Writing as a rock critic turned rave convert he notes his early incapacity to see that ‘just around the corner loomed a psychedelic dance culture; that the instruments and time-space co-ordinates of the neo-psychedelic resurgence would not be wah-wah pedals and Detroit 1969, but Roland’s 303 bass-machines and Detroit/Chicago 1987.’
Part music history, part critical theory, and partly an exploration of the relationship between dance music and ecstasy - whether as a drug, or a mystical notion - this book is absolutely essential.

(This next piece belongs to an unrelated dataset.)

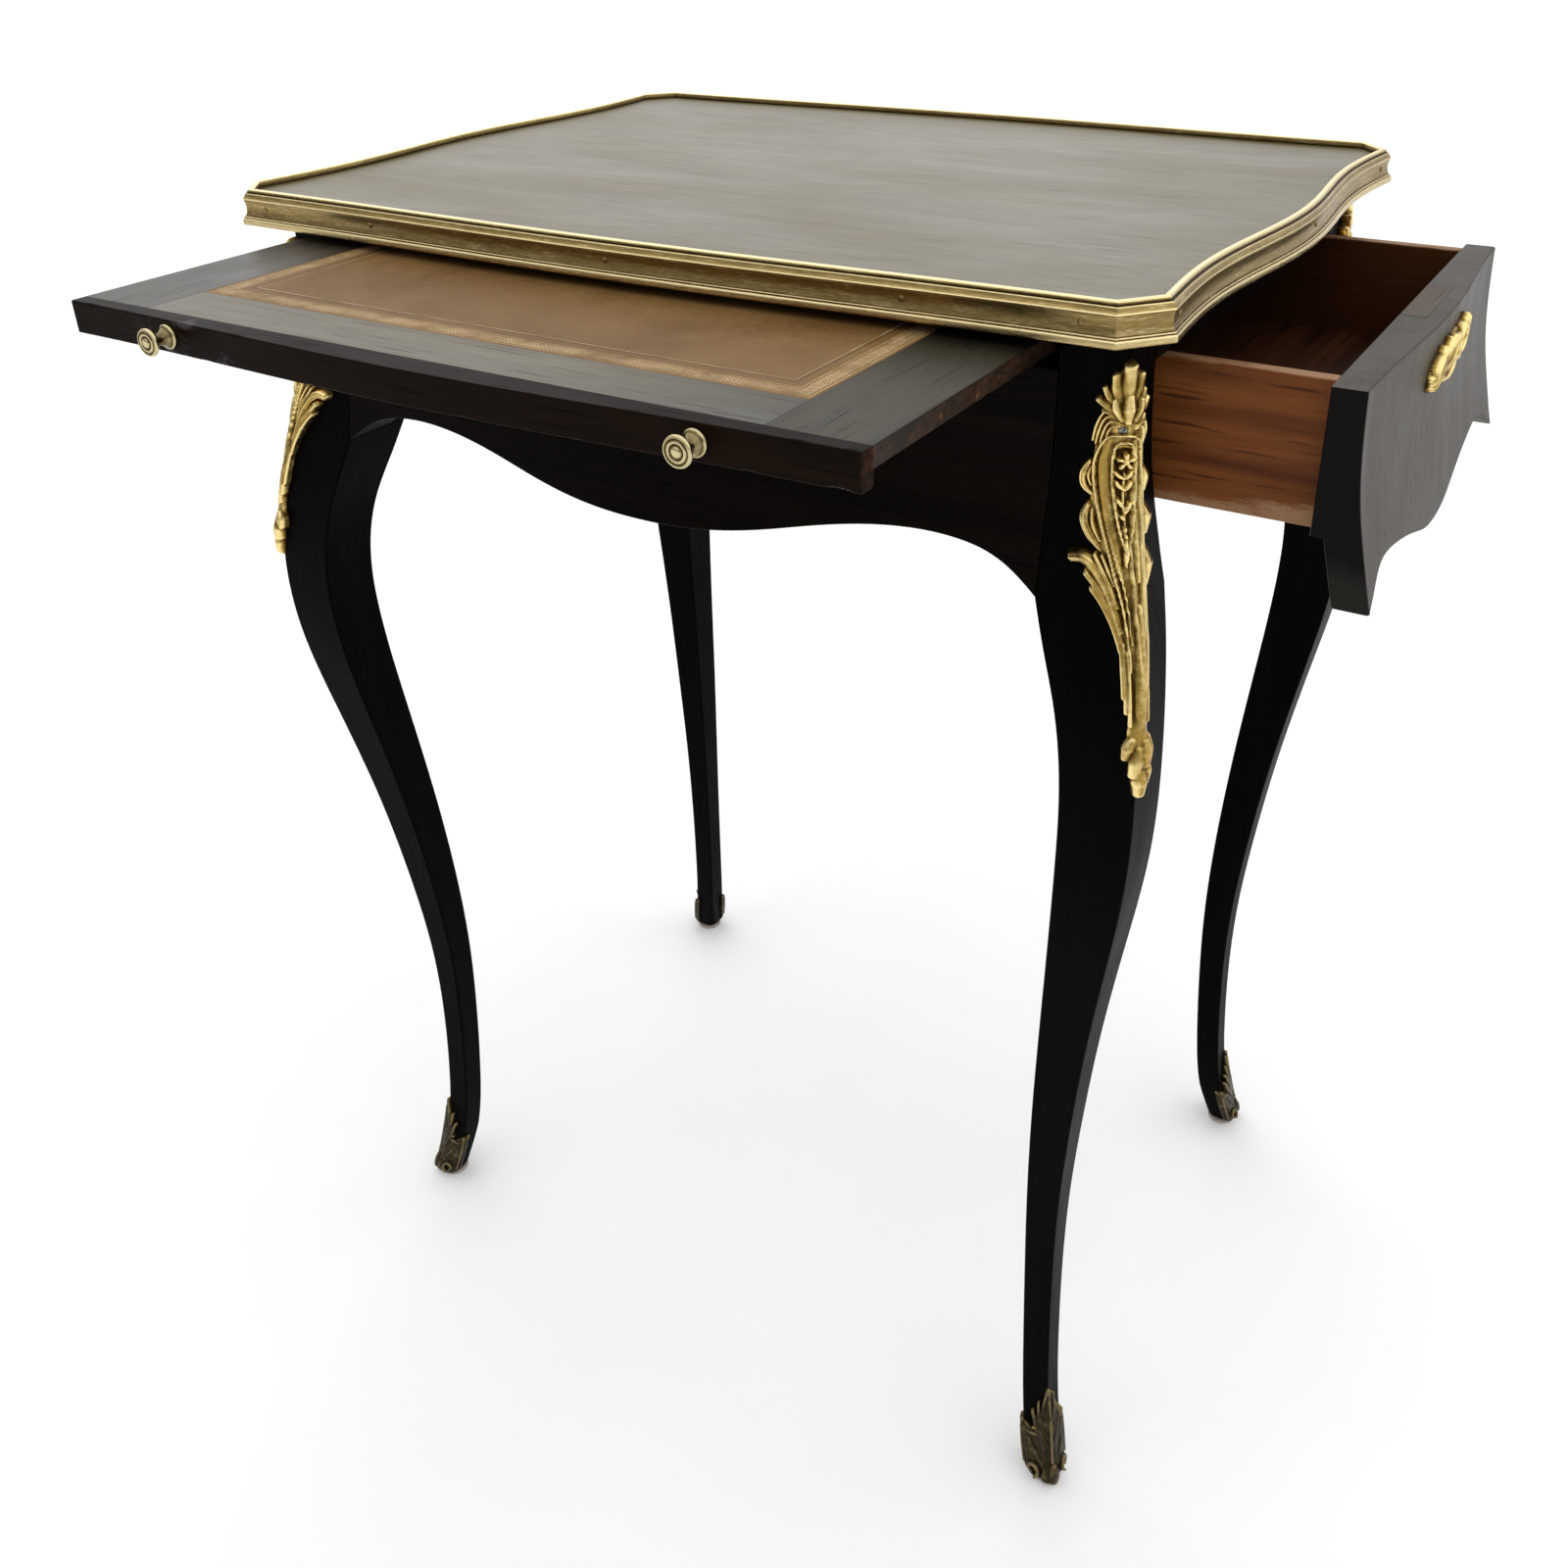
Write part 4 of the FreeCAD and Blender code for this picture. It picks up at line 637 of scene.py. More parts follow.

Matt Anniss, Join The Future
Honourable mentions for a recent challenge to Energy Flash’s status must go to Matt Annis’s Join The Future, which challenges the idea that the UK’s rave scene began when London DJs, Paul Oakenfold and Danny Rampling, heard acid house while on holiday in Ibiza, and argues that Northern artists like LFO had already laid the blueprint for a homegrown, bass-driven take on American techno in the form of Bleep and Bass.
Pauline Oliveros, Deep Listening
Pauline Oliveros began her pioneering experimental work with electronics and tape in the early 60s and continued releasing music until her death in 2016. In that time she created a school of thought with her notion of ‘Deep Listening’, coined in 1988, which draws on theories of meditation to engender a creative practice for composers and listeners of music.
In this book she details the method and defines Deep Listening as ‘learning to expand the perception of sounds to include the whole space/time continuum of sound - encountering the vastness and complexities as much as possible... Such expansion means that one is connected to the whole of the environment and beyond.’